You have a lot of conditions – Each time you solve the model (e.g. by calling Model.solve()), PyDDM internally needs to simulate one pdf per potential combination of conditions. For example, if each trial has a different value for a condition, then PyDDM will need to simulate a separate pdf for each trial for each call you make to Model.solve(). Minimizing the number of conditions will thus minimize the number of simulations PyDDM has to perform internally, leading to substantial speedups.
Your numerics (dx and dt) are too small – Larger values of dx and dt can lead to imprecise estimations of the response time distribution. Therefore, be cautious when adjusting dx and dt. As a rule of thumb, dx and dt should almost always be smaller than 0.01 and larger than 0.0001. Setting them to 0.005 is a good place to start. If dx and dt are larger than 0.01, your estimated response time distribution will be inaccurate, and if dx and dt are smaller than 0.0001, solving the model will be extremely slow. Usually, as a heuristic, PyDDM works best if dx and dt are approximately equal.
The C solver is not working properly – You can confirm that the C solver is operating by ensuring the variable pyddm.model.HAS_CSOLVE is True. If there was an error installing the C solver when installing PyDDM, PyDDM will still run, but it will be 10-100x slower.
Your parameter ranges may be too wide – Models will converge faster with more narrow parameter ranges. The speedup from this, however, will be modest (think ~25%).

While simulations in PyDDM are fast, fitting models in PyDDM may be slower than other packages. This is because PyDDM uses differential evolution as a fitting algorithm. This algorithm rarely fails to maximize likelihood; however, it requires more iterations than a gradient-based approach. Using BADS, by passing fitting_method="bads" to Model.fit(), may provide faster fits for models with many parameters. Please check to make sure your models converge to a consistent global minimum. You can do this by running several models using both “bads” and “differential_evolution” and confirming the results are the same, or by running parameter recovery experiments on your model. Since all GDDMs are different, there can be no general guidance for how to ensure model convergence.

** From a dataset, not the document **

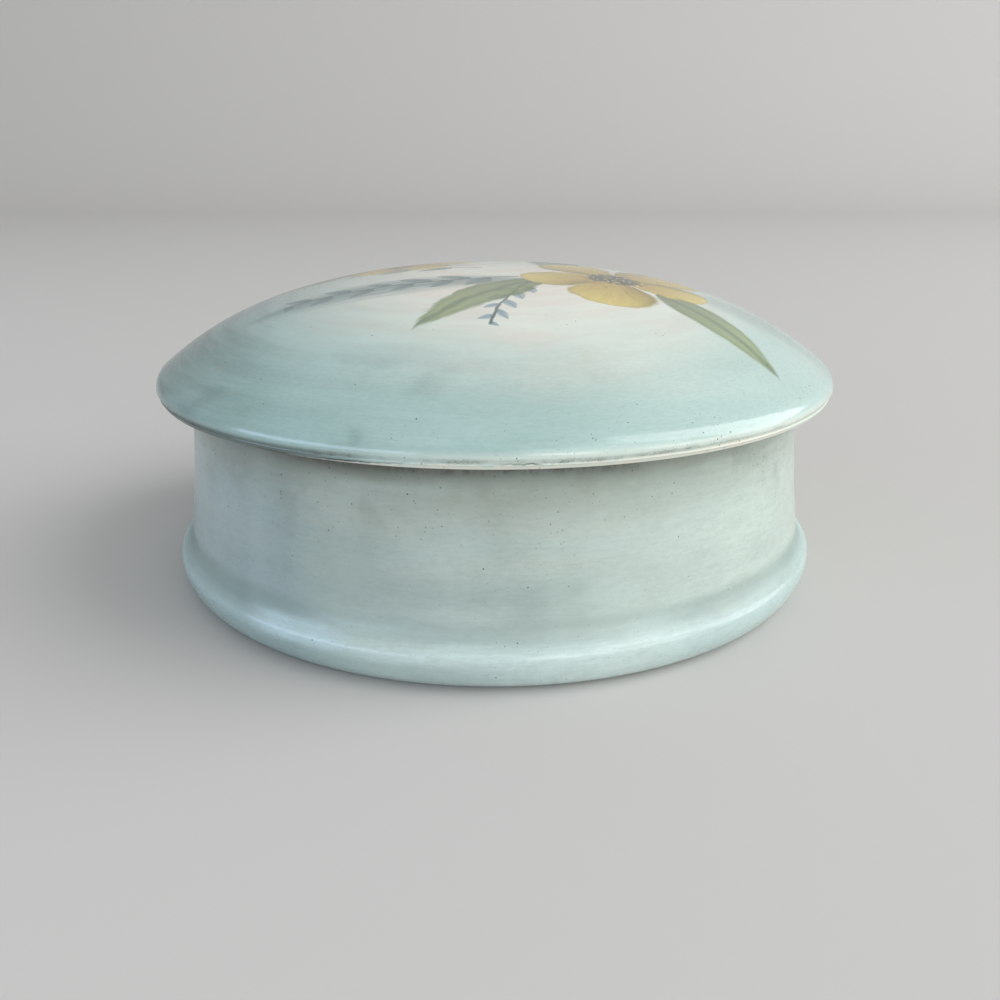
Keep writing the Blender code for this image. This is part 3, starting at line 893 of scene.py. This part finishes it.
def makeLidPaint():
    s = lidPaint
    material, tree, shader, place = startMaterial("lidPaint", s["gloss"])
    where = useGroup(tree, turnedPlace, Place=place)
    wash = useGroup(tree, brushedWash, Round=where["Round"], Seed=5.0)
    x, y, z = split(tree, place)
    level = calc(tree, "SUBTRACT", z, lidShape["low"])
    flat = combine(tree, x, y, 0.0)
    rimward = ramp(tree, where["Radius"], 38 * mm, 50 * mm)
    colour = blendColour(tree, times(tree, wash["Broad"], scaleAdd(tree, rimward, -0.7, 1.0)),
                         s["aqua"], s["pale"])
    colour = layOver(tree, colour, s["deep"], wash["Streak"], 0.12)
    cloud = ramp(tree, noise(tree, place, 62, 3, 0.55, 31.0), 0.52, 0.72)
    lowCloud = times(tree, cloud, rimward)
    colour = layOver(tree, colour, s["deep"], lowCloud, 0.45)
    sideShade = ramp(tree, x, -24 * mm, -53 * mm)
    colour = layOver(tree, colour, s["deep"], sideShade, scaleAdd(tree, wash["Streak"], 0.4, 0.6))
    # Paler towards the right: partly paint, partly painted light from the right.
    colour = layOver(tree, colour, s["pale"], ramp(tree, x, 0.0, 50 * mm), 0.55)
    # Cream glow over the crown, reaching towards the front: partly cream paint, partly painted light.
    away = vectorCalc(tree, "DISTANCE", flat, s["glowCentre"])
    glow = ramp(tree, scaleAdd(tree, wash["Broad"], 8 * mm, away), s["glowReach"], 14 * mm)
    colour = layOver(tree, colour, blendColour(tree, wash["Streak"], s["cream"], s["blush"]), glow)
    colour = layOver(tree, colour, s["pale"], wash["Fine"], 0.07)
    grain = times(tree, wash["Grain"], scaleAdd(tree, rimward, 0.07, 0.04))
    colour = layOver(tree, colour, s["deep"], grain)
    tremble = noise(tree, place, 260, 2, 0.5, 2.2)
    shaken = vectorCalc(tree, "ADD", flat, combine(tree, scaleAdd(tree, tremble, 1.2 * mm, -0.6 * mm),
                                                   scaleAdd(tree, tremble, -1.0 * mm, 0.5 * mm), 0.0))
    colour = paintSpray(tree, colour, shaken)
    edgeBand = times(tree, ramp(tree, level, 2.8 * mm, 1.6 * mm), ramp(tree, x, -30 * mm, 4 * mm))
    colour = layOver(tree, colour, s["edgePale"], edgeBand, 0.8)
    ragged = scaleAdd(tree, noise(tree, place, 900, 3, 0.6, 6.0), 0.5 * mm, level)
    ragged = scaleAdd(tree, noise(tree, place, 95, 2, 0.5, 24.0), 0.9 * mm, ragged)
    worn = ramp(tree, x, -26 * mm, -6 * mm)
    stripTop = scaleAdd(tree, worn, s["stripTop"], 0.66 * mm)
    stripTop = scaleAdd(tree, ramp(tree, x, 8 * mm, 34 * mm), 0.35 * mm, stripTop)
    strip = ramp(tree, ragged, calc(tree, "ADD", stripTop, 0.12 * mm), stripTop)
    patchy = scaleAdd(tree, ramp(tree, noise(tree, place, 420, 3, 0.6, 19.0), 0.34, 0.58), 0.5, 0.5)
    patchy = times(tree, patchy, ramp(tree, x, 48 * mm, 34 * mm, 0.35, 1.0))
    colour = layOver(tree, colour, s["stripClay"], strip, patchy)
    # Painted shade along the low edge on the left.
    shadedLeftEdge = times(tree, ramp(tree, level, 2.0 * mm, 0.8 * mm), ramp(tree, x, -12 * mm, -28 * mm))
    colour = layOver(tree, colour, s["edgeShade"], shadedLeftEdge, 0.8)
    dirtHeight = scaleAdd(tree, noise(tree, place, 48, 2, 0.5, 21.0), 0.7 * mm, level)
    dirtHeight = scaleAdd(tree, ramp(tree, x, 4 * mm, 36 * mm), -0.45 * mm, dirtHeight)
    dirtBand = band(tree, dirtHeight, s["dirtBand"])
    dirtPatches = ramp(tree, noise(tree, place, 110, 3, 0.6, 12.0), 0.38, 0.60)
    dirtBreaks = scaleAdd(tree, ramp(tree, noise(tree, place, 520, 3, 0.65, 9.5), 0.38, 0.58), 0.75, 0.25)
    dirtPatches = times(tree, dirtPatches, dirtBreaks)
    cleaner = ramp(tree, x, 14 * mm, 34 * mm, 1.15, 0.45)
    dirtGrain = scaleAdd(tree, ramp(tree, noise(tree, place, 5200, 2, 0.6, 15.0), 0.40, 0.60), 0.75, 0.25)
    dirt = times(tree, times(tree, dirtBand, dirtPatches), times(tree, dirtGrain, cleaner))
    aboveStrip = calc(tree, "SUBTRACT", ragged, stripTop)
    thinLine = band(tree, aboveStrip, s["lineBand"])
    thinLine = times(tree, thinLine, ramp(tree, noise(tree, place, 85, 2, 0.5, 18.0), 0.46, 0.62))
    thinLine = times(tree, thinLine, cleaner)
    dirt = calc(tree, "MAXIMUM", dirt, thinLine)
    colour = layOver(tree, colour, s["grime"], dirt, 0.85)
    specks = useGroup(tree, glazeSpecks, Place=place, Cell=700.0, Share=0.30, Size=0.062)
    rimSpecks = useGroup(tree, glazeSpecks, Place=place, Cell=1400.0, Share=0.60, Size=0.13)
    speckPatch = ramp(tree, noise(tree, place, 90, 2, 0.5, 41.0), 0.42, 0.66)
    nearRim = times(tree, ramp(tree, level, 8 * mm, 1.5 * mm), speckPatch)
    dots = calc(tree, "MAXIMUM", specks["Mask"], times(tree, rimSpecks["Mask"], nearRim))
    colour = layOver(tree, colour, s["speck"], dots, 0.8)
    plug(tree, shader.inputs["Base Color"], colour)
    dull = calc(tree, "MAXIMUM", times(tree, strip, 0.3), times(tree, dirt, 0.4))
    gloss = scaleAdd(tree, wash["Fine"], 0.05, s["gloss"] - 0.02)
    plug(tree, shader.inputs["Roughness"], calc(tree, "ADD", gloss, dull))
    ripple = useGroup(tree, glazeRipple, Place=place, Round=where["Round"])
    pitted = scaleAdd(tree, dots, -0.3, ripple["Height"])
    raiseSurface(tree, shader, pitted, 0.35, 0.3 * mm)
    return material


def dressFaces(piece, materials, chooser):
    for material in materials:
        piece.data.materials.append(material)
    for face in piece.data.polygons:
        face.material_index = chooser(face.center, face.normal)


def baseFace(place, normal):  # 0 painted wall, 1 plain glaze inside and below, 2 bare foot ring
    radius = math.hypot(place.x, place.y)
    ringOut = baseShape["footRadius"] - baseShape["footRoll"]
    if place.z < 0.15 * mm and ringOut - baseShape["ringWidth"] - 0.1 * mm < radius < ringOut + 0.6 * mm:
        return 2
    outside = radius > wallRadius(max(place.z, baseShape["footShoulder"])) - 0.7 * mm and normal.z < 0.8
    if outside or (place.z < baseShape["footShoulder"] and radius > ringOut):
        return 0
    return 1


def lidFace(place, normal):  # 0 painted dome and edge, 1 plain glaze inside, 2 bare seat
    radius = math.hypot(place.x, place.y)
    level = place.z - lidShape["low"]
    if level < 0.05 * mm and radius > lidShape["skirt"]:
        return 2
    outside = radius > lidShape["radius"] - 2.2 * mm or level > domePoint(radius)[0] - 1 * mm
    return 0 if outside else 1


wallFinish = makeWallPaint()
plainGlaze = makePlainGlaze()
bareClay = makeBareClay()
lidFinish = makeLidPaint()
dressFaces(base, (wallFinish, plainGlaze, bareClay), baseFace)
dressFaces(lid, (lidFinish, plainGlaze, bareClay), lidFace)
print("finishes on")

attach(base, "root")
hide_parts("base")
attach(lid, "root")
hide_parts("lid")


# Studio

studio = {
    "floorColour": srgb(210, 206, 203),
    "floorReach": 1.6,
    "lightTarget": (0, 0, 0.03),
    "sky": srgb(232, 238, 240),
    "skyStrength": 0.54,
}


def makeFloor():
    s = studio
    startClean()
    bpy.ops.mesh.primitive_plane_add(size=s["floorReach"] * 2, location=(0, 0, 0))
    floor = bpy.context.object
    floor.name = "studioFloor"
    bpy.ops.object.mode_set(mode="EDIT")
    bpy.ops.mesh.select_mode(type="EDGE")
    bpy.ops.mesh.select_all(action="DESELECT")
    shape = bmesh.from_edit_mesh(floor.data)
    for edge in shape.edges:
        edge.select_set(all(vert.co.y > 0 for vert in edge.verts))
    bmesh.update_edit_mesh(floor.data)
    bpy.ops.mesh.extrude_edges_move(TRANSFORM_OT_translate={"value": (0, 0, s["floorReach"])})
    bpy.ops.mesh.select_all(action="DESELECT")
    shape = bmesh.from_edit_mesh(floor.data)
    for edge in shape.edges:
        edge.select_set(all(vert.co.y > 0 and abs(vert.co.z) < 0.01 for vert in edge.verts))
    bmesh.update_edit_mesh(floor.data)
    bpy.ops.mesh.bevel(offset=0.5, segments=16, affect="EDGES")
    bpy.ops.mesh.select_all(action="SELECT")
    bpy.ops.mesh.normals_make_consistent(inside=False)
    bpy.ops.object.mode_set(mode="OBJECT")
    bpy.ops.object.shade_smooth()
    material, tree, shader, place = startMaterial("paleFloor", 0.9)
    mottle = noise(tree, place, 9, 3, 0.5, 1.0)
    colour = blendColour(tree, times(tree, mottle, 0.06), s["floorColour"], srgb(190, 188, 186))
    plug(tree, shader.inputs["Base Color"], colour)
    floor.data.materials.append(material)


def aimAt(thing, target):
    thing.rotation_euler = (Vector(target) - thing.location).to_track_quat("-Z", "Y").to_euler()


def softLight(name, azimuth, elevation, distance, width, height, power, colour, roll=0):
    # degrees: azimuth from the camera's side (-Y) to the right, roll on the light's own face
    target = studio["lightTarget"]
    data = bpy.data.lights.new(name, "AREA")
    data.shape = "RECTANGLE"
    data.size = width
    data.size_y = height
    data.energy = power
    data.color = colour[:3]
    light = bpy.data.objects.new(name, data)
    around, up = math.radians(azimuth), math.radians(elevation)
    light.location = (distance * math.sin(around) * math.cos(up),
                      -distance * math.cos(around) * math.cos(up),
                      distance * math.sin(up) + target[2])
    aimAt(light, target)
    light.rotation_euler.rotate_axis("Z", math.radians(roll))
    bpy.context.scene.collection.objects.link(light)


makeFloor()
softLight("windowRight", 38, 21, 1.8, 1.70, 1.20, 9.0, srgb(255, 253, 248))
softLight("windowBack", 87, 32, 1.8, 1.25, 2.40, 25.5, srgb(252, 254, 255), roll=32)
softLight("lowRight", 66, 4, 1.8, 1.20, 0.30, 2.4, srgb(255, 253, 248))
softLight("doorFront", 20, 8, 1.0, 0.35, 0.20, 0.6, srgb(255, 252, 246))
softLight("skyLeft", -55, 8, 1.0, 1.20, 0.22, 3.0, srgb(200, 222, 255))

world = bpy.data.worlds.new("studioWorld")
bpy.context.scene.world = world
world.use_nodes = True
world.node_tree.nodes["Background"].inputs["Color"].default_value = studio["sky"]
world.node_tree.nodes["Background"].inputs["Strength"].default_value = studio["skyStrength"]

camera = {
    "place": (0.9 * mm, -176.2 * mm, 70.6 * mm),
    "pitch": 19.18,
    "lens": 36.0,
}
eyeData = bpy.data.cameras.new("photoCamera")
eyeData.sensor_width = 36.0
eyeData.lens = camera["lens"]
eyeData.clip_start = 0.01
eye = bpy.data.objects.new("photoCamera", eyeData)
eye.location = camera["place"]
eye.rotation_euler = (math.radians(90 - camera["pitch"]), 0, 0)
bpy.context.scene.collection.objects.link(eye)
bpy.context.scene.camera = eye
bpy.context.scene.view_settings.view_transform = "Standard"
print("studio lit")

How many trials do I need to fit a GDDM to data?¶

Since the GDDM is a framework rather than a specific model, there is no firm minimum number of trials you need to fit a GDDM. All GDDMs are different, and so different models, fitting procedures, and objective functions could require different sample sizes.

However, in general, there cannot be a “minimum sample size”, because the more data available, the more precise the parameters estimates will be. Therefore, the required sample size depends on how much variability one is willing to tolerate in the parameter estimates. This is true for other packages as well, and so when other packages make claims about minimum sample size, these estimates should be interpreted as rough guides of what people tend to use rather than interpreted literally.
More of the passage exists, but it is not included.